Thesis Writing. Students writing a senior thesis are strongly encouraged to be in residence for the entirety of their senior year. Students writing theses are enrolled in PHIL 89 for the fall and winter quarters of their senior year. Only one term of PHIL 89 may count towards satisfying the major requirements. In extraordinary cases, a student may be permitted to write a winter-spring or fall-spring thesis. In such cases, students are expected to consult with the Chair of the department during the junior year and to request special accommodations when submitting their senior thesis proposals.
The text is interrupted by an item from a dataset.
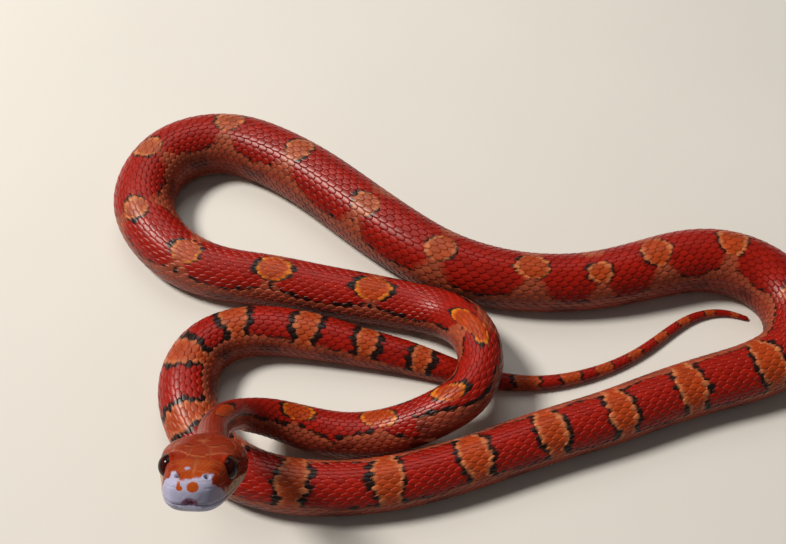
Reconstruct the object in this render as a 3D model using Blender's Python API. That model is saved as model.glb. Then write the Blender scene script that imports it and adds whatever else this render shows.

Thesis students and their supervisors work together to prepare a research and writing plan, and meet regularly throughout the fall and winter terms. Thesis writers also attend a Senior Honors Seminar four times in the fall term and two in the winter, at which they read and discuss one another's thesis work.

Students must submit a full draft of the thesis by the sixth Monday of the winter term. This draft is read by two faculty members, appointed by the Chair, who are not the student's thesis supervisor. The student and these external readers meet by the ninth week of winter term to discuss the thesis. The external readers can insist on significant revisions before submission of the final product. Final versions of theses are submitted to the supervisor and external readers on the second Monday of spring term. Public defenses are scheduled for the last few weeks of the spring term. Thesis grades are determined by supervisors and external readers.

The final version of the thesis should be between 20,000 and 30,000 words long. Students must submit four bound copies of the thesis, one of which is printed on acid-free bond paper, to the department administrator by the last Monday of the spring term.